Per quanto attiene la decisione della Colonna torinese di mettere in opera il sequestro di Vallarino Gancia non conosco alcun particolare specifico poiché, come ho detto, non essendo interno alla Colonna torinese venni tenuto accuratamente all’oscuro della discussione che portò alla sua progettazione operativa, alla sua messa in opera e delle modalità in cui avrebbe dovuto svolgersi. A ridosso del 4 giugno 1975 tuttavia incontrai, come periodicamente accadeva, Margherita. In quell’occasione fu lei a dirmi che i nostri già radi incontri diretti sarebbero stati temporaneamente sospesi per qualche tempo poiché la Colonna torinese sarebbe stata impegnata in una azione a cui lei stessa avrebbe preso parte”.

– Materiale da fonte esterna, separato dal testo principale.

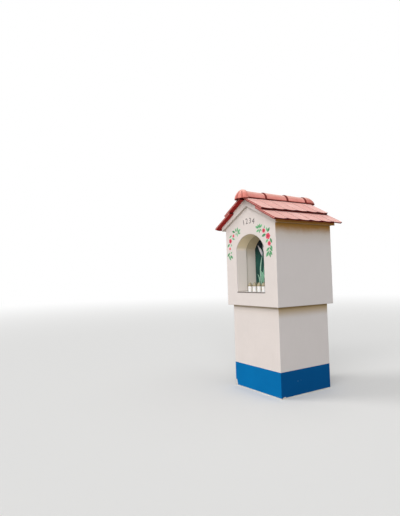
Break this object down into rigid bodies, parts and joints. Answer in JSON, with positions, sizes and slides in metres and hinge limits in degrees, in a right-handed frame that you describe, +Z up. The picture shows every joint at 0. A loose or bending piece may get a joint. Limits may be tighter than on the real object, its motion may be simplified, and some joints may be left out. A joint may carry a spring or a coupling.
{
  "type": "wayside shrine",
  "caption": "Rendered masonry wayside shrine: painted plinth, wider upper body with an arched niche, banded gables and a small plain-tiled roof with ridge tiles.",
  "frame": {"origin": "ground level, centre of the footprint", "axes": "+Z up, the niche faces -Y, +X to the right of a person facing the niche"},
  "size_m": [1.1648, 1.2748, 2.3741],
  "materials": {
    "white_render": "matte, smooth lime render painted white",
    "blue_painted_render": "matte blue masonry paint",
    "bare_concrete": "matte, rough",
    "sill_slab": "matte",
    "painted_board": "satin oil paint",
    "candle_cup": "satin, slightly translucent white",
    "candle_lid": "gold lacquer",
    "tile_mortar": "matte, tinted mortar",
    "clay_tile": "matte fired clay with a pale sheen",
    "clay_ridge": "matte fired clay"
  },
  "bodies": {
    "root": {"footing": "bare_concrete", "plinth": "blue_painted_render", "shaft": "white_render", "base_course": "white_render", "front_wall": "white_render", "left_wall": "white_render", "right_wall": "white_render", "rear_wall": "white_render", "niche_vault": "white_render", "niche_back": "white_render", "front_left_rake": "white_render", "front_right_rake": "white_render", "rear_left_rake": "white_render", "rear_right_rake": "white_render", "left_cornice": "white_render", "right_cornice": "white_render", "roof_core": "bare_concrete", "niche_sill": "sill_slab", "picture_board": "painted_board", "candle_1": "candle_cup", "candle_2": "candle_cup", "candle_3": "candle_cup", "candle_4": "candle_cup", "candle_lid_1": "candle_lid", "candle_lid_2": "candle_lid", "candle_lid_3": "candle_lid", "candle_lid_4": "candle_lid", "left_bedding": "tile_mortar", "right_bedding": "tile_mortar", "ridge_mortar": "tile_mortar", "left_lower_bed_tiles": "clay_tile", "left_lower_cover_tiles": "clay_tile", "left_upper_bed_tiles": "clay_tile", "left_upper_cover_tiles": "clay_tile", "right_lower_bed_tiles": "clay_tile", "right_lower_cover_tiles": "clay_tile", "right_upper_bed_tiles": "clay_tile", "right_upper_cover_tiles": "clay_tile", "ridge_tile_1": "clay_ridge", "ridge_tile_2": "clay_ridge", "ridge_tile_3": "clay_ridge", "front_ridge_cap": "clay_ridge", "rear_ridge_cap": "clay_ridge"}
  },
  "joints": []
}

“Comunque, in uno degli appuntamenti settimanali di sicurezza che seguirono mi venne riferito che il compagno fuggito dalla cascina Spiotta dopo il conflitto a fuoco desiderava incontrarmi per raccontarmi in prima persona quanto era accaduto. In un primo tempo, non conoscendolo preferii non incontrario. In un secondo tempo, tuttavia, dopo aver letto la sua relazione ampiamente circolata nelle varie Colonne, decisi – nonostante il rischio – di farlo per conoscere meglio alcuni dettagli relativi agli ultimi confusi minuti della vita di Margherita. Questo incontro si svolse in una località turistica verso la fine di giugno. Non avevo mai visto prima la persona che si presentò e mai più la rividi in seguito. Era un uomo assai afflitto per il ‘guaio’ che era successo e oltremodo turbato per gli errori compiuti e per le morti che ne erano derivate. Lo ascoltai in silenzio. Anche di quell’incontro comunque ho fatto un cenno trent’anni fa nel libro ‘A viso aperto'”.